Title_Exception_Report_Query.sql


Ongoing Matching Algorithm

The Tables involved in ongoing Matching Algorithm :

  1. REPORT_T
  2. REPORT_DATA_T

The following steps are involved in the ongoing Matching Algorithm,

  1. The first step is to fetch all the bibs that have been updated based on the last updated date in the bib from Solr.
  2. The matchpoints of these bibs namely, ISBN, ISSN, LCCN, OCLC, are extracted and used in Solr query to find duplicates among the existing SCSB records.
  3. On successful matching, the records (original as well as duplicates) are recorded in the REPORT_T and REPORT_DATA _T tables.
  4. The items of the bibs are fetched from the DB. The use restriction of the items and a flag, INITIAL_MATCHING_DATE in the ITEM_T table are verified.
  5. If the use restrictions are different, then the item having the least use restriction will remain ‘Shared’ and the rest would be marked as ‘Open’ for Monographs. In case of serials or MVM, all items’ CGD will be marked as ‘Open’.
  6. If the use restrictions are same, then the item with date in the INITIAL_MATCHING_DATE column will be retained as ‘Shared’ and the other will be marked ‘Open’. If the INITIAL_MATCHING_DATE is empty, then the item which entered first (based on the CREATED_DATE column of ITEM_T table) is retained as ‘Shared’ and the rest are marked ‘Open’ for Monograph.
  7. In case of Serials and MVMs, all the items’ CGD are marked as ‘Open’.
  8. Finally, the reports are generated in the configured FTP location (/share/recap/matching-reports/prod).

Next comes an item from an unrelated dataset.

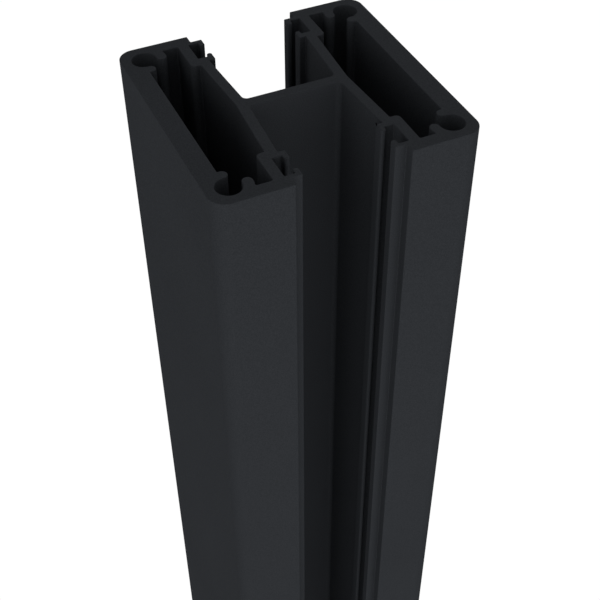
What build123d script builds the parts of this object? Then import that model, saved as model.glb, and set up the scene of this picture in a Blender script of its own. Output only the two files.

If a new Institution comes and if we want to run the initial matching algorithm again, then the following steps need to be followed :

  1. Clear the values in the above mentioned tables by executing the following scripts in DB :
  2. truncate recap.matching_matchpoints_t;
  3. truncate recap.matching_bib_t;
  4. delete from report_data_t where record_num in (select record_num from report_t where type in ('MatchingCount','MatchingMonographCGDSummary','MatchingMVMCGDSummary','MatchingSerialCGDSummary','MaterialTypeException','MultiMatch','SingleMatch','TitleException') and file_name in ('ISBN','ISBN,ISSN','ISBN,LCCN','ISSN','ISSN,LCCN','LCCN','MatchingCGDSummaryReport','MatchingSummaryCount','OCLC','OCLC,ISBN','OCLC,ISSN','OCLC,LCCN','PendingBibMatches'));
  5. delete from report_t where type in ('MatchingCount','MatchingMonographCGDSummary','MatchingMVMCGDSummary','MatchingSerialCGDSummary','MaterialTypeException','MultiMatch','SingleMatch','TitleException') and file_name in ('ISBN','ISBN,ISSN','ISBN,LCCN','ISSN','ISSN,LCCN','LCCN','MatchingCGDSummaryReport','MatchingSummaryCount','OCLC','OCLC,ISBN','OCLC,ISSN','OCLC,LCCN','PendingBibMatches');
  1. Then run the Initial Matching Algorithm from the solrAdmin Initial Matching Algorithm UI.


UI steps to Run Initial Matching Algorithm :

  1. The whole initial matching algorithm can be run by providing the first option “Run Matching Full Process“ in the drop down of the matching UI by providing current date in the date field.
  2. If you want to run the matching as step by step process then you can run it based the option steps give below :
    1. Find Matching and Save Reports.
    2. Update Monographs CGD in DB.
    3. Update Serials CGD in DB.
    4. Update MVMs CGD in DB.
    5. Update CGD in solr (given the date when you started the matching algorithm process in the date field).

UI step to Run Ongoing Matching Algorithm :

The ongoing matching algorithm can be run by using the SCSB Solr Admin User Interface. Under the Ongoing Matching Job tab , the job type can be selected as ongoing matching algorithm job which will run the all the process for ongoing matching.

Ongoing matching algorithm can also be run via scheduled jobs with the job name as 'OngoingMatchingAlgorithm'.